[THE REQUEST]
All lines holding the string "parts" are to be shown.

[DATA EXTRACT]
○ ○ ○ ○ ○
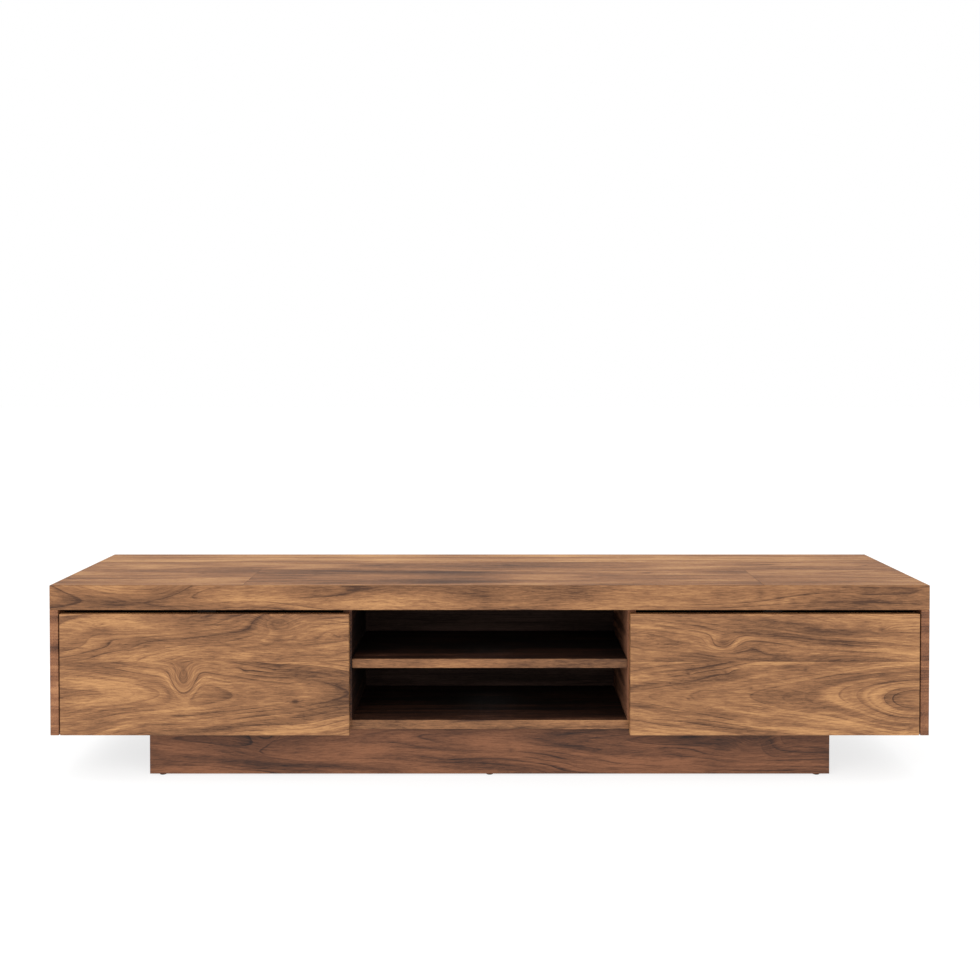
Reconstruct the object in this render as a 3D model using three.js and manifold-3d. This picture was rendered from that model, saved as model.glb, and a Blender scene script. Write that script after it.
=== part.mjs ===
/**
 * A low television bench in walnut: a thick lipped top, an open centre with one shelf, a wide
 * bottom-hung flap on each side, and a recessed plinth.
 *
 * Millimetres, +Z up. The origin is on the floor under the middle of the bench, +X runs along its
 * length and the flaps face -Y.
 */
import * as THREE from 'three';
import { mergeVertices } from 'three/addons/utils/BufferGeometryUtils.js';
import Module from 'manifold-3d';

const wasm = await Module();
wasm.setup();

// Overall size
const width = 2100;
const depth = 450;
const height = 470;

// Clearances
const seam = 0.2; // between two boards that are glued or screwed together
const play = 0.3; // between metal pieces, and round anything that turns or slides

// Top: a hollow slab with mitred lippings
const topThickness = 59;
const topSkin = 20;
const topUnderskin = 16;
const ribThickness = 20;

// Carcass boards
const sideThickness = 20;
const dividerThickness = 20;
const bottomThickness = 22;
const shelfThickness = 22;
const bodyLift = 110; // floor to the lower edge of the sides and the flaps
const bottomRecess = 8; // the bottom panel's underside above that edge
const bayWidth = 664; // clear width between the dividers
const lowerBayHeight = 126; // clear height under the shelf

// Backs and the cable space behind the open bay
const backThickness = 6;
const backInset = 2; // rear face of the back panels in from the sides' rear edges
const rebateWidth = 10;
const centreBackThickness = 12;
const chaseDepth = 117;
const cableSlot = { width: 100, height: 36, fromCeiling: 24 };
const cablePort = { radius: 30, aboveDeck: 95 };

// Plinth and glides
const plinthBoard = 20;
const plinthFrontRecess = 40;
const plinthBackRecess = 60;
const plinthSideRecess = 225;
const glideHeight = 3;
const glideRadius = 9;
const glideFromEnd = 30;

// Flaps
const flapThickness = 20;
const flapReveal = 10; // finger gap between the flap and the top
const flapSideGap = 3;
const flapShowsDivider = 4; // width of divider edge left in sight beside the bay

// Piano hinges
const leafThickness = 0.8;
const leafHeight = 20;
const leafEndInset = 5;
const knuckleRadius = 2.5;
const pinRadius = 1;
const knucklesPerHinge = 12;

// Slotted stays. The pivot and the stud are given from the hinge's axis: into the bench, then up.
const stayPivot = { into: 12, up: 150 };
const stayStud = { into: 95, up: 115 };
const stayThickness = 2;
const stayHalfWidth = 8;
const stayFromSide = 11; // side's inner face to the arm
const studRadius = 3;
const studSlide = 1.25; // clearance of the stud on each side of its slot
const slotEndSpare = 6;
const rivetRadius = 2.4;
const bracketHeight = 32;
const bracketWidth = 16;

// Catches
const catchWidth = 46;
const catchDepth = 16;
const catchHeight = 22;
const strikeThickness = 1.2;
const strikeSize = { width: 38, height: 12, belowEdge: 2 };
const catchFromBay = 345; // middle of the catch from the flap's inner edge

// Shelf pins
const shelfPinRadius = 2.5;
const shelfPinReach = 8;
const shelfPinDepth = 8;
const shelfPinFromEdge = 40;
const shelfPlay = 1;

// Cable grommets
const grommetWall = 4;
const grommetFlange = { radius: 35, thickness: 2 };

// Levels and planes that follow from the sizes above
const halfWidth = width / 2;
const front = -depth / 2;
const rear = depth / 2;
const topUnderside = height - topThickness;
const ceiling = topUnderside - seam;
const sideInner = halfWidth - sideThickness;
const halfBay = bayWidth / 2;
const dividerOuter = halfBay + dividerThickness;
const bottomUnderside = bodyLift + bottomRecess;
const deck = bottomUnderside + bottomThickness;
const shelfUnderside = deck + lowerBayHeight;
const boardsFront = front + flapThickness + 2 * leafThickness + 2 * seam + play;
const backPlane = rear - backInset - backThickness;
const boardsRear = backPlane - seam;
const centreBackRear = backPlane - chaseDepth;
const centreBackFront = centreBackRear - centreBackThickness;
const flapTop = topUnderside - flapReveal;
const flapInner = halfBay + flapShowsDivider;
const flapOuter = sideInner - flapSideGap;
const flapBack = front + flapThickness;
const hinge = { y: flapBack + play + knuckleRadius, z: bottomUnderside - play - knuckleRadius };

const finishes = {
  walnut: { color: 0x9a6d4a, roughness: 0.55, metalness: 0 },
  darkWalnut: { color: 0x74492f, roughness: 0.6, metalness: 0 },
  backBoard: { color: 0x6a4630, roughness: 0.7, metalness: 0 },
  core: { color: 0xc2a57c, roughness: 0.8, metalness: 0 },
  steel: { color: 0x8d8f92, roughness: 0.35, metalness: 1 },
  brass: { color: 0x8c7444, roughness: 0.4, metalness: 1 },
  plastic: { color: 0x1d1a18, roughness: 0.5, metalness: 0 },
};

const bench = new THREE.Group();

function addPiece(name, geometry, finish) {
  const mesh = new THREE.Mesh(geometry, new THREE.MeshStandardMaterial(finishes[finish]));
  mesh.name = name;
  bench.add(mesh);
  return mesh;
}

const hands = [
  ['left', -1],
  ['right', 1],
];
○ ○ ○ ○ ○
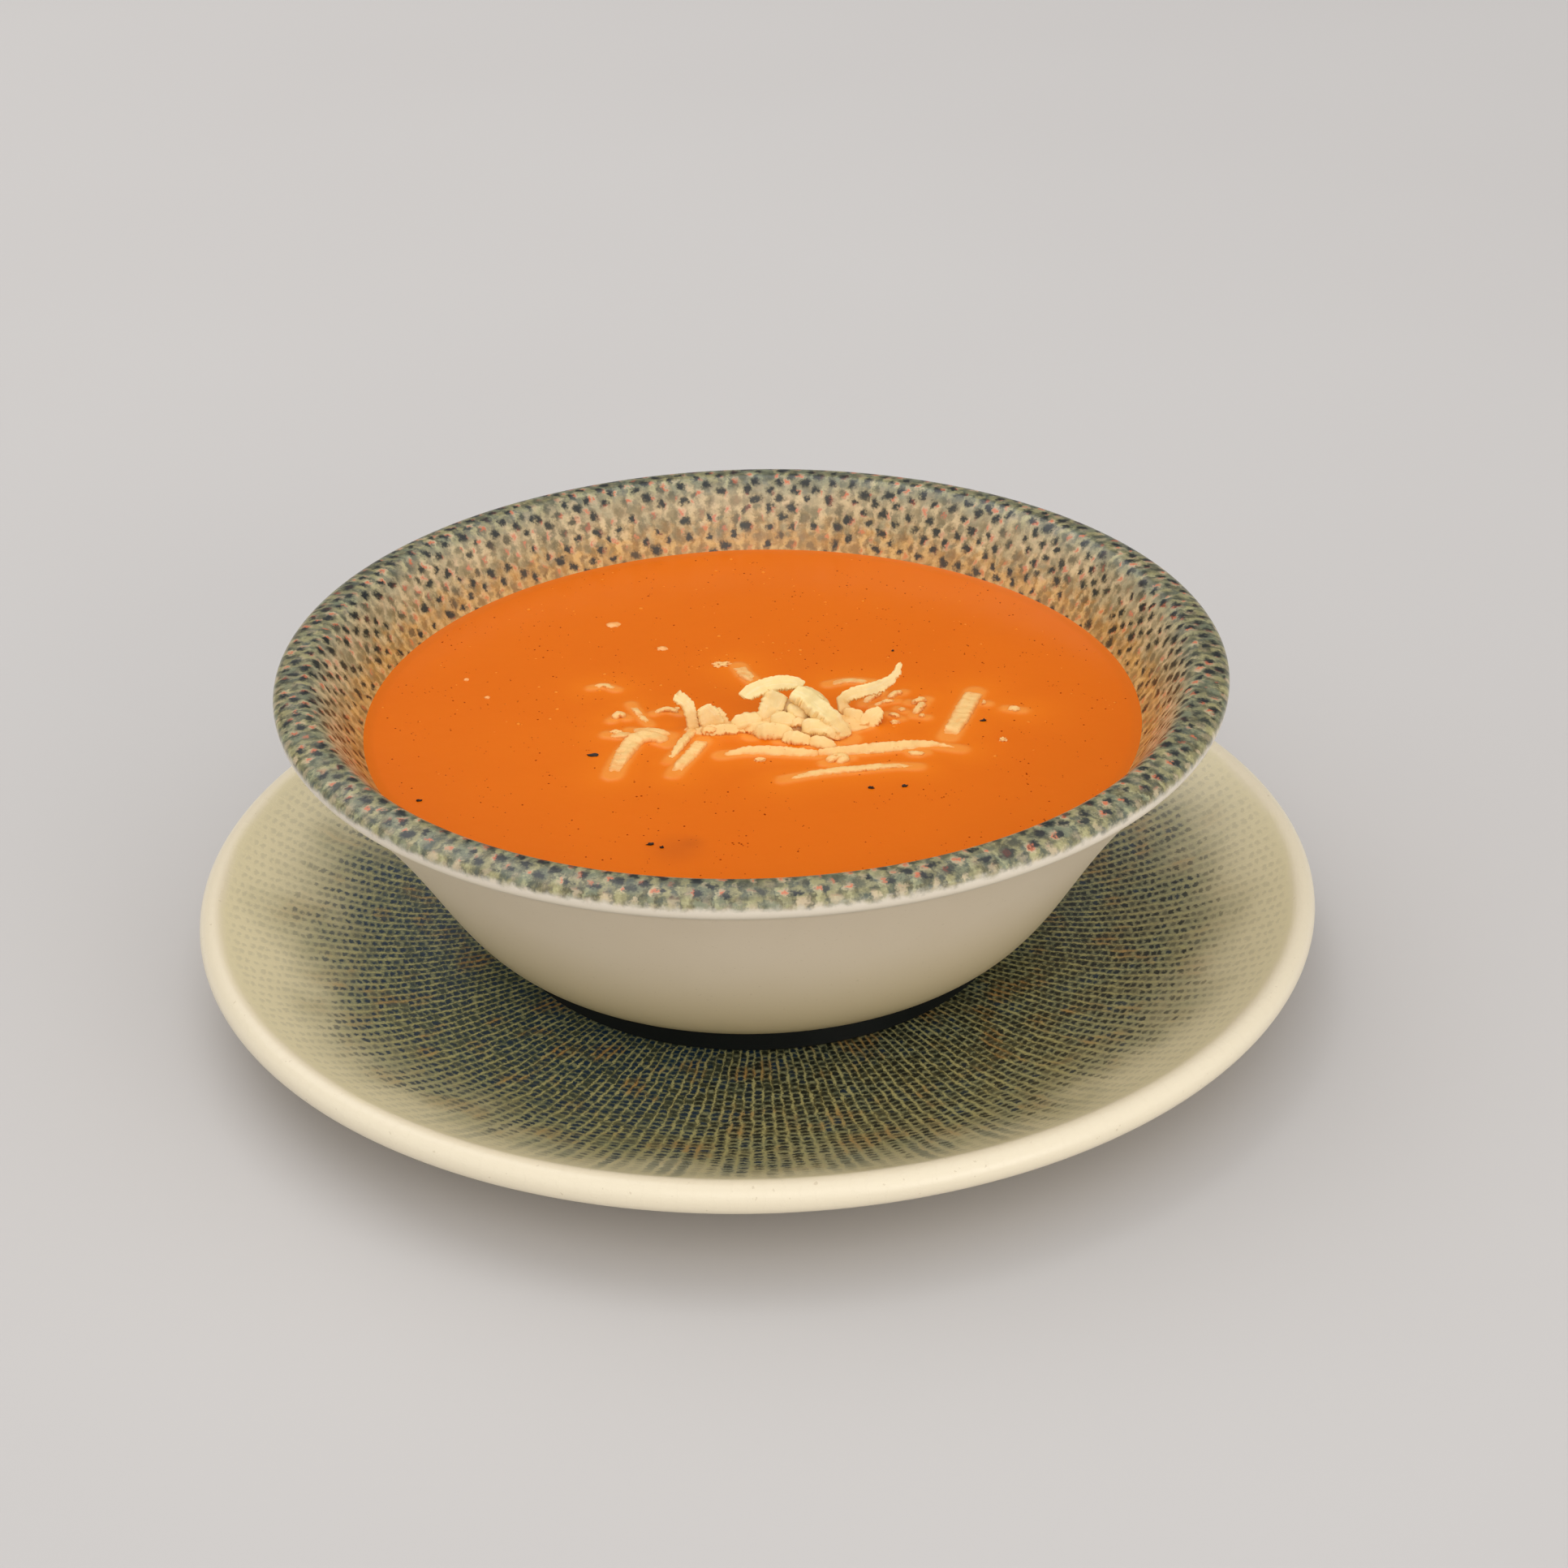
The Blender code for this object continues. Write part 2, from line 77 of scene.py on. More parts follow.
○ ○ ○ ○ ○
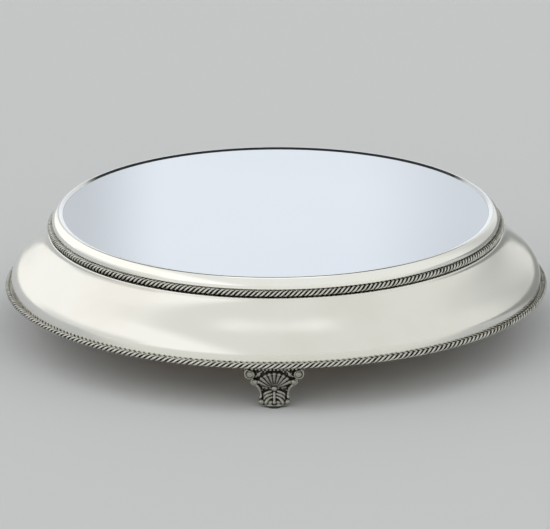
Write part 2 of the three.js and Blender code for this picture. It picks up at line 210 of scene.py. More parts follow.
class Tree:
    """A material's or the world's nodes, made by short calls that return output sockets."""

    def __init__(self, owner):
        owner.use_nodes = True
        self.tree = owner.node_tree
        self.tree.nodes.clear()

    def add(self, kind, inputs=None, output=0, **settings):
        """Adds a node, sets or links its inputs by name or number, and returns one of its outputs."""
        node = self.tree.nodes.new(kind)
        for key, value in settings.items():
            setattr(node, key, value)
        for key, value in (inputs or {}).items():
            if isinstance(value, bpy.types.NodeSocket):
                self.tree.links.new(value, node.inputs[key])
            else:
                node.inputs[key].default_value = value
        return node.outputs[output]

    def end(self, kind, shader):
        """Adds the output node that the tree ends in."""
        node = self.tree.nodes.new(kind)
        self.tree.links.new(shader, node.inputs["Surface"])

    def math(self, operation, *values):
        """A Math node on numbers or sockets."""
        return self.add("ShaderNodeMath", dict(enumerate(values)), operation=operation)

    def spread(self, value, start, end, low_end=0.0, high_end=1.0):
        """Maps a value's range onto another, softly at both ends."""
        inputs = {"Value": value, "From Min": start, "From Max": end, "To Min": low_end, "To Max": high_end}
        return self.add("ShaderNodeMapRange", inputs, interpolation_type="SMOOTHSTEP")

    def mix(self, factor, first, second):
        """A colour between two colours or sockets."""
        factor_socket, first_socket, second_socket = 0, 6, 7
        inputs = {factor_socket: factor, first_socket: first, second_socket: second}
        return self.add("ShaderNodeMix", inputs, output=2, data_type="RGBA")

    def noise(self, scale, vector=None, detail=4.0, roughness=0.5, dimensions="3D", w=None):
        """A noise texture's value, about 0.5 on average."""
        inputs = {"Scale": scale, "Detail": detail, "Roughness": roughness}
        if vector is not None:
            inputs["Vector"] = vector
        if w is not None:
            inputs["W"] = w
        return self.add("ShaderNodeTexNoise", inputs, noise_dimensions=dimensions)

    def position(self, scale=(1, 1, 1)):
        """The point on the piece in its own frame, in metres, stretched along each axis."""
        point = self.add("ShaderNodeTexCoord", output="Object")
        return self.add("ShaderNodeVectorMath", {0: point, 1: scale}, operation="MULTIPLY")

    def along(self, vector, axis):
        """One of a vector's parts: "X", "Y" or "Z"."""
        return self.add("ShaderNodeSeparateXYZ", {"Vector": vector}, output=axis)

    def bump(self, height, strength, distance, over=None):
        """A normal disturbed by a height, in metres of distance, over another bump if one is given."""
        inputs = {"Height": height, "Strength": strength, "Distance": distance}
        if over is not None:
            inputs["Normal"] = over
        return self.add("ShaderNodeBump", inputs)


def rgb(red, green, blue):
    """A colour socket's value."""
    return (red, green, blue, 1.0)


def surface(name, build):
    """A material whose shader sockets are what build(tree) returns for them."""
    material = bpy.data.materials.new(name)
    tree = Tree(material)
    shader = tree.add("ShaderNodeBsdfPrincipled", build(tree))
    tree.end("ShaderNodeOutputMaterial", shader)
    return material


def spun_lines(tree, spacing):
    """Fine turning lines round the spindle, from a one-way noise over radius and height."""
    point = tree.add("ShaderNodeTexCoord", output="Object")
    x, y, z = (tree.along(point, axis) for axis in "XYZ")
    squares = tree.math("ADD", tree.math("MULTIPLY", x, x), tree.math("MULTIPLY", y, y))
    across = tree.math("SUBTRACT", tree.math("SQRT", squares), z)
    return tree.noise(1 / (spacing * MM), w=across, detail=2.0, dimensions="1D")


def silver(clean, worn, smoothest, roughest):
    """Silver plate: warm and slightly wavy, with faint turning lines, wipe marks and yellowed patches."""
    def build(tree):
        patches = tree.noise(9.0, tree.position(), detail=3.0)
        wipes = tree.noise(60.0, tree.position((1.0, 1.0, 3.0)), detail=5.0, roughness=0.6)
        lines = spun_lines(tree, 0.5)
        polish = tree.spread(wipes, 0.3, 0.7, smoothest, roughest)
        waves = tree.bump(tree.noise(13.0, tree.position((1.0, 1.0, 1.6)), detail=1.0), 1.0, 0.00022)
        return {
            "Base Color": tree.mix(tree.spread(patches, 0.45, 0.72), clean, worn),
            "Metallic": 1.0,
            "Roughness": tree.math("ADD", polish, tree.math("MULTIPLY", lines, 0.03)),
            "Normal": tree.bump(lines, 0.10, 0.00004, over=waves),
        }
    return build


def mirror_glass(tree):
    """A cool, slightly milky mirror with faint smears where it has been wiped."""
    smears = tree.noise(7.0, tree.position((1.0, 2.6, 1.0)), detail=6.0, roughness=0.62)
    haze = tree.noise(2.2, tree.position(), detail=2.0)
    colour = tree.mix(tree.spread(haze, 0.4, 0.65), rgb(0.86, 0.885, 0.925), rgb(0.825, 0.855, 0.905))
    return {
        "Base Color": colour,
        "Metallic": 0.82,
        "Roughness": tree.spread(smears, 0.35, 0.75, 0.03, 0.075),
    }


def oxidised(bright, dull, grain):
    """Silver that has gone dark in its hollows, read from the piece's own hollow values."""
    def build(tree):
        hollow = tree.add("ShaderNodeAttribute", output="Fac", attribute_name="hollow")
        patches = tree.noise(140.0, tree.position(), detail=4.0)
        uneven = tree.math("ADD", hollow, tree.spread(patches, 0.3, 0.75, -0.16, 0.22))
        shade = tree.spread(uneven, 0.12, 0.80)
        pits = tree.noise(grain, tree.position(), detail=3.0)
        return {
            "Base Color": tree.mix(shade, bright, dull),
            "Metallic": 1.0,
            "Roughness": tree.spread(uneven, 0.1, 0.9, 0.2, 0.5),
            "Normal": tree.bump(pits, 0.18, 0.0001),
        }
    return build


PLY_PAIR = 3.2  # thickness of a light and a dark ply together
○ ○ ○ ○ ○
[FINAL RESULT]
The Blender code for this object continues. Write part 2, from line 77 of scene.py on. More parts follow.
Write part 2 of the three.js and Blender code for this picture. It picks up at line 210 of scene.py. More parts follow.
        """One of a vector's parts: "X", "Y" or "Z"."""